Reading 'The Man Whom the Trees Loved' by Algernon Blackwood, I find myself wondering if this is a case of parallel evolution, or whether JRRT was influenced by this material in working up the Ents. Are there any notes that indicate that he was aware of this story?
There is no mention of Algernon Blackwood in the Letters, and neither in the HoME, Unfinished Tales or The Silmarillion. Tolkien seems to suggest that the main inspiration for the Ents would've been George MacDonald's walking tree spirits (if there was any significant inspiration) with the idea of them going to war taken from Shakespeare's Macbeth. Shakespeare, however, did not inspire them as a character but motivated their actions (marching to war).
Tolkien himself was never sure of interpretations to his work, and "found it amusing" to find interpretations:
The Lord of the Rings as a story was finished so long ago now that I can take a largely impersonal view of it, and find 'interpretations' quite amusing; even those that I might make myself, which are mostly post scriptum: I had very little particular, conscious, intellectual, intention in mind at any point.
The Letters of J.R.R. Tolkien: Letter 163
This quote is followed by note 41 of the Letter (On the topic of Ents):
Their part in the story is due, I think, to my bitter disappointment and disgust from schooldays with the shabby use made in Shakespeare of the coming of 'Great Birnam wood to high Dunsinane hill': I longed to devise a setting in which the trees might really march to war.
The Letters of J.R.R. Tolkien: Letter 163, Note 41
This seems to suggest that in 1955, Tolkien was aware of the influence of Shakespeare's Macbeth on the storyline of the Ents, however does not credit Shakespeare with inspiring their invention.
From an unpublished letter dated 1958, Tolkien claimed that the Ents were "original" and describes their inspiration from his life, but admits to influences from George MacDonald's and again Shakespeare's Macbeth:
Ents is also an ancient English word (for a giant); but the Ent of my world I suppose are entirely "original" creatures, so far as that can be said of any human work. If you like, they are a mythological form taken by my life long love for trees, with perhaps some remote influence from George MacDonald's Phantastes (a work I do not much like), and certainly a strong (twist?) given my deep disappointment with Shakespeare's MacBeth...
From a letter to Mrs LM Cutts
In it's original form
In 1956 and again in 1963, Tolkien seems to suggest that his Ents simply came to him and that he had "no recollection of inventing" them. Suggesting that during the writing of Chapter IV of Book Three, the story created the characters itself. Although admitted to knowing that Frodo (even though it turned out to be Merry and Pippin) would have a tree-adventure.
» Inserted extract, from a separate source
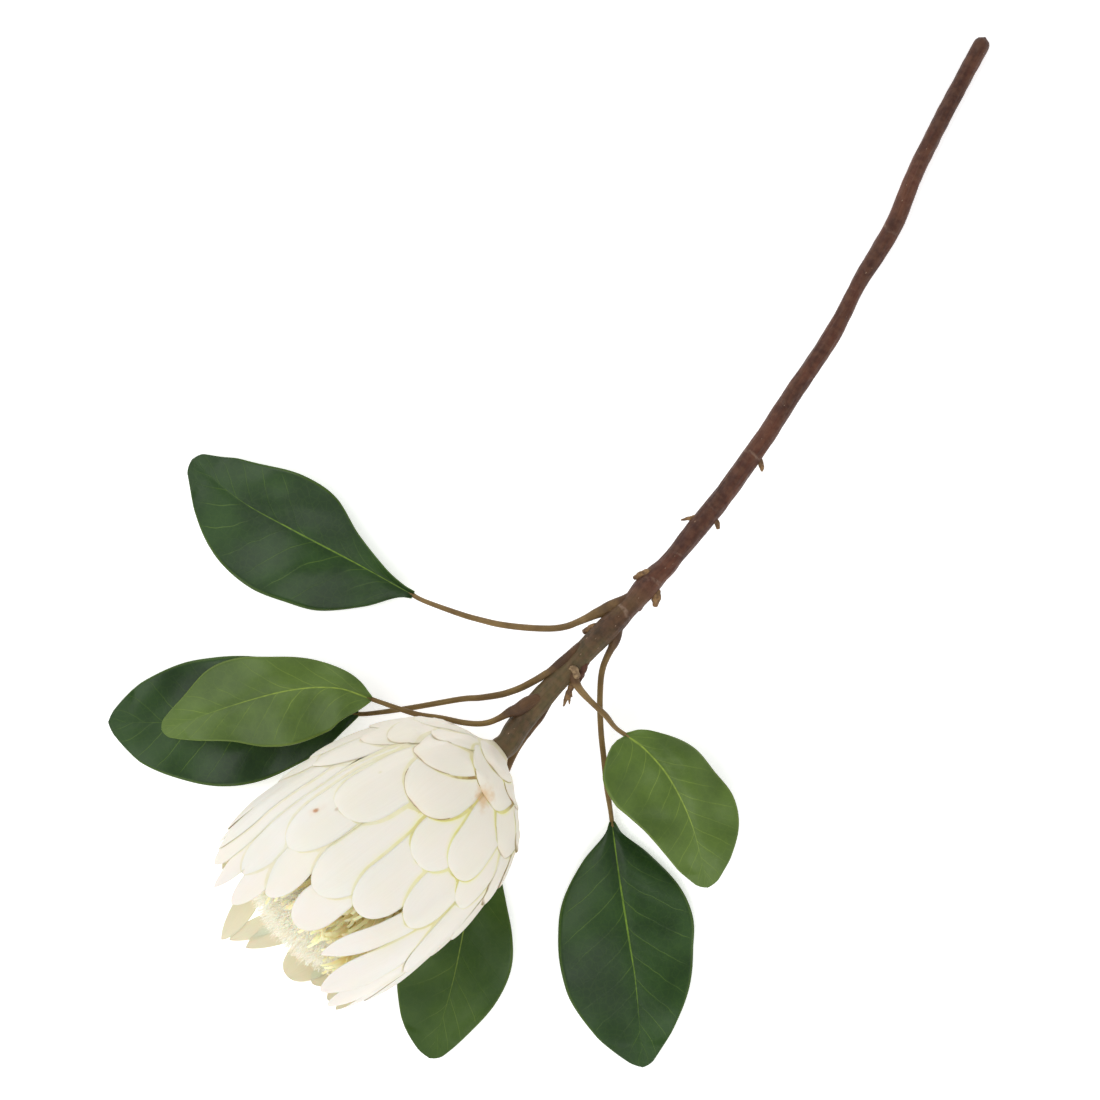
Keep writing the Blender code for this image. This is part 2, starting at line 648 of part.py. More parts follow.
def make_cane(parts, cutters):
    route = cane_route()
    body = tube("cane_body", route, cane_radii(route, 0.0), CANE_RESOLUTION, parts)
    stubs = new_collection("stubs")
    for distance, roll, length, radius in CANE_STUBS:
        stub_piece(route, distance, math.radians(roll), length, radius, stubs)
    cane = fused(body, stubs, "stem", parts)
    seat = tube(
        "stem_seat_cutter", route, cane_radii(route, SEAT_GAP), CANE_RESOLUTION, cutters
    )
    move_to(seat, cutters)
    return cane, seat


def stub_piece(route, distance, roll, length, radius, collection):
    """A short stub at the cane's side. A roll of 90 degrees points to the left of the route."""
    place, direction = point_at(route, distance)
    left = Vector((0.0, 0.0, 1.0)).cross(direction).normalized()
    up = direction.cross(left)
    outward = left * math.sin(roll) + up * math.cos(roll)
    along = (outward + direction * STUB_LEAN).normalized()
    taper_piece(
        "stub", place, along, length + STUB_SINK, radius * STUB_ROOT_SHARE,
        radius * STUB_END_SHARE, STUB_SIDES, collection,
    )


def make_stalk(name, points, seat, parts):
    """A leaf's stalk: thicker at the cane, and ending in line with the midrib, just short of it."""
    base, direction = point_at(smooth_route(BLADES[name]["midrib"], STALK_STEP), 0.0)
    ending = [base - direction * STALK_END_RUN, base - direction * SEAT_GAP]
    route = smooth_route([*points, *ending], STALK_STEP)
    along = distances(route)
    radii = [
        STALK_RADIUS + (STALK_ROOT_RADIUS - STALK_RADIUS) * math.exp(-distance / STALK_ROOT_LENGTH)
        for distance in along
    ]
    stalk = tube("leaf_stalk_" + name, route, radii, STALK_RESOLUTION, parts)
    cut(stalk, seat)
    return stalk


def blade_rows(spec):
    """Rows of points across a blade, from its base to its tip."""
    route = smooth_route(spec["midrib"], BLADE_STEP)
    length = distances(route)[-1]
    right = list(zip(WIDTH_SHARES, spec["right"]))
    left = list(zip(WIDTH_SHARES, spec["left"]))
    rows = []
    for i in range(BLADE_ROWS + 1):
        share = 1.0 - (1.0 - i / BLADE_ROWS) ** BLADE_ROW_CROWDING
        place, direction = point_at(route, share * length)
        side = Vector((direction.y, -direction.x, 0.0)).normalized()
        row = []
        for column in BLADE_COLUMNS:
            half = smooth_value(right if column > 0 else left, share)
            rise = spec["rise"][0 if column > 0 else 1]
            swell = math.sqrt(math.sin(math.pi * min(share / SWELL_END, 1.0)))
            phase = 0.0 if column > 0 else LEFT_WAVE_PHASE
            wave = spec["wave"] * math.sin(math.tau * spec["waves"] * share + phase)
            lift = (rise + wave) * column * column * swell
            row.append(place + side * half * column + Vector((0.0, 0.0, lift)))
        rows.append(row)
    return route, rows


def make_blade(name, spec, parts):
    route, rows = blade_rows(spec)
    sheet = sheet_object("blade_sheet", rows, BLADE_THICKNESS, 0.0, parts)
    reach = MIDRIB_REACH * distances(route)[-1]
    shares = [k / (MIDRIB_RINGS - 1) for k in range(MIDRIB_RINGS)]
    spine = [point_at(route, reach * share)[0] for share in shares]
    radii = [
        MIDRIB_RADIUS + (MIDRIB_TIP_RADIUS - MIDRIB_RADIUS) * share**MIDRIB_TAPER
        for share in shares
    ]
    ribs = new_collection("midribs")
    tube("midrib", spine, radii, MIDRIB_RESOLUTION, ribs)
    return fused(sheet, ribs, "leaf_blade_" + name, parts)


def main():
    clear_scene()
    parts = new_collection("protea")
    cutters = new_collection("cutters")
    layout = bpy.data.objects.new("layout", None)
    parts.objects.link(layout)
    layout.location = -LAY_CENTRE

    bark = material("woody cane", (0.117, 0.062, 0.038), 0.75)
    stalk_skin = material("leaf stalk", (0.22, 0.14, 0.053), 0.6)
    leaf_green = material("leaf green", (0.045, 0.095, 0.028), 0.4)
    bract_white = material("bract white", (0.83, 0.79, 0.71), 0.8)
    floret_cream = material("floret cream", (0.86, 0.77, 0.50), 0.85)

    cane, seat = make_cane(parts, cutters)
    finished = [(cane, bark)]
    for name, points in STALK_ROUTES.items():
        finished.append((make_stalk(name, points, seat, parts), stalk_skin))
    for name, spec in BLADES.items():
        finished.append((make_blade(name, spec, parts), leaf_green))
    finished.append((make_bracts(parts, cutters), bract_white))
    finished.append((make_florets(parts), floret_cream))

    for obj, skin in finished:
        obj.data.materials.clear()
        obj.data.materials.append(skin)
        obj.parent = layout
    for cutter in cutters.objects:
        cutter.parent = layout


main()
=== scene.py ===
# %% [markdown]
# A cut protea stem lies on a pale table: a woody cane, six leaves on long stalks and one white flower head. The solids
# of the flower are loaded first, as a fixed frame.
# Every finer piece below is then laid over the solid that it stands for, in metres, so nothing
# has to be fitted by eye afterwards.

import json
import math
import random
from collections import namedtuple

import bmesh
import bpy
import numpy as np
from mathutils import Matrix, Vector, noise
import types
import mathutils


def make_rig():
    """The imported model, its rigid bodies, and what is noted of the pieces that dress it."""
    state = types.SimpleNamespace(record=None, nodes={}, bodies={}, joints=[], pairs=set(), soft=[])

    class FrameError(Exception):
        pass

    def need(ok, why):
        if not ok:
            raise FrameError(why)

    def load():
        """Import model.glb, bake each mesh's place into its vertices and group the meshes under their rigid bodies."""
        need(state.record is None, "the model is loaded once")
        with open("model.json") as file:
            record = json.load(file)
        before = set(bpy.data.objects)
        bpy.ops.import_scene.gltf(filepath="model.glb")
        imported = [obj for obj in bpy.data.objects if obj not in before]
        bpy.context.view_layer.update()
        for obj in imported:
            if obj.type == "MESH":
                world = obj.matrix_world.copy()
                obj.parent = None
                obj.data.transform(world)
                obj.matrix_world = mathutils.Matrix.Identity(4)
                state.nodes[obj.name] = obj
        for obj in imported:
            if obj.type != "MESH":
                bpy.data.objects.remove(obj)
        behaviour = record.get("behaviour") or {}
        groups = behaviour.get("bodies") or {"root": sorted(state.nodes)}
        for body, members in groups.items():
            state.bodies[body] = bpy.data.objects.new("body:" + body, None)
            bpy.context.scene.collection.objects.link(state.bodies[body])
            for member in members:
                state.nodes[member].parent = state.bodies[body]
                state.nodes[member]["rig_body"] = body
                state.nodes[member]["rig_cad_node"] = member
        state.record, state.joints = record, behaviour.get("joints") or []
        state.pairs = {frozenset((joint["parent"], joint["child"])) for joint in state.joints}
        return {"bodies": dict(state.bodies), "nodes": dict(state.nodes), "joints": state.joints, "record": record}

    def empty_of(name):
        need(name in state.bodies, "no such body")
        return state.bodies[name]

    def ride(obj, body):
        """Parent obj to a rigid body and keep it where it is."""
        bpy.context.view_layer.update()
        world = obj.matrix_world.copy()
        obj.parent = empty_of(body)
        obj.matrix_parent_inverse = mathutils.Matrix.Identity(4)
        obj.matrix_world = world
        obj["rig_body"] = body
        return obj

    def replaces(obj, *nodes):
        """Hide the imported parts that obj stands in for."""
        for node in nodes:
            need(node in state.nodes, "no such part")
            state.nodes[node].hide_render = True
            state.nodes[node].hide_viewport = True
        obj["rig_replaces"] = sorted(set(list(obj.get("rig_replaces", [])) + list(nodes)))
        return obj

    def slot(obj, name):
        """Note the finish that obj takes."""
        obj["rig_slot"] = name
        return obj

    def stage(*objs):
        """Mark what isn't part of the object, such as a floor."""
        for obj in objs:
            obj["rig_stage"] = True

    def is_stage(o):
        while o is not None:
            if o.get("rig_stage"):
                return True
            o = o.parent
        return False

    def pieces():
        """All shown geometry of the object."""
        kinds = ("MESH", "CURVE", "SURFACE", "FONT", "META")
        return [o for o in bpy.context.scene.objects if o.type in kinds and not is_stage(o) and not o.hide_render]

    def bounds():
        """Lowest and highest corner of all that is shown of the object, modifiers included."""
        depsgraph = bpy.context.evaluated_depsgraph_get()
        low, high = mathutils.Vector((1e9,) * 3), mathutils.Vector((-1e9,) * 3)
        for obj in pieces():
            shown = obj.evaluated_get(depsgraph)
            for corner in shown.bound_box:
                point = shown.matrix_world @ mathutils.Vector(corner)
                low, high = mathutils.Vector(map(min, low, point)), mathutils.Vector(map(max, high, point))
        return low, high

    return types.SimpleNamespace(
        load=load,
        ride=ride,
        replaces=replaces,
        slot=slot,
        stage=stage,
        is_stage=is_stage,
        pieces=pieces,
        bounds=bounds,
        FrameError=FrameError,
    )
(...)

Thus, though I knew for years that Frodo would run into a tree-adventure somewhere far down the Great River, I have no recollection of inventing Ents. I came at last to the point, and wrote the 'Treebeard' chapter without any recollection of any previous thought: just as it now is. And then I saw that, of course, it had not happened to Frodo at all.
The Letters of J.R.R. Tolkien: Letter 180
There are or were no Ents in the older stories – because the Ents in fact only presented themselves to my sight, without premeditation or any previous conscious knowledge, when I came to Chapter IV of Book Three.
The Letters of J.R.R. Tolkien: Letter 247
Tolkien himself described the process (or as much as he consciously can make of it) in a footnote to Letter 163:
Take the Ents, for instance. I did not consciously invent them at all. The chapter called 'Treebeard', from Treebeard's first remark on p. 66, was written off more or less as it stands, with an effect on my self (except for labour pains) almost like reading some one else's work. And I like Ents now because they do not seem to have anything to do with me. I daresay something had been going on in the 'unconscious' for some time, and that accounts for my feeling throughout, especially when stuck, that I was not inventing but reporting (imperfectly) and had at times to wait till 'what really happened' came through. But looking back analytically I should say that Ents are composed of philology, literature, and life. They owe their name to the eald enta geweorc of Anglo-Saxon, and their connexion with stone. Their part in the story is due, I think, to my bitter disappointment and disgust from schooldays with the shabby use made in Shakespeare of the coming of 'Great Birnam wood to high Dunsinane hill': I longed to devise a setting in which the trees might really march to war. And into this has crept a mere piece of experience, the difference of the 'male' and 'female' attitude to wild things, the difference between unpossessive love and gardening.
So, probably not influenced by Algernon Blackwood, though possibly by Shakespeare.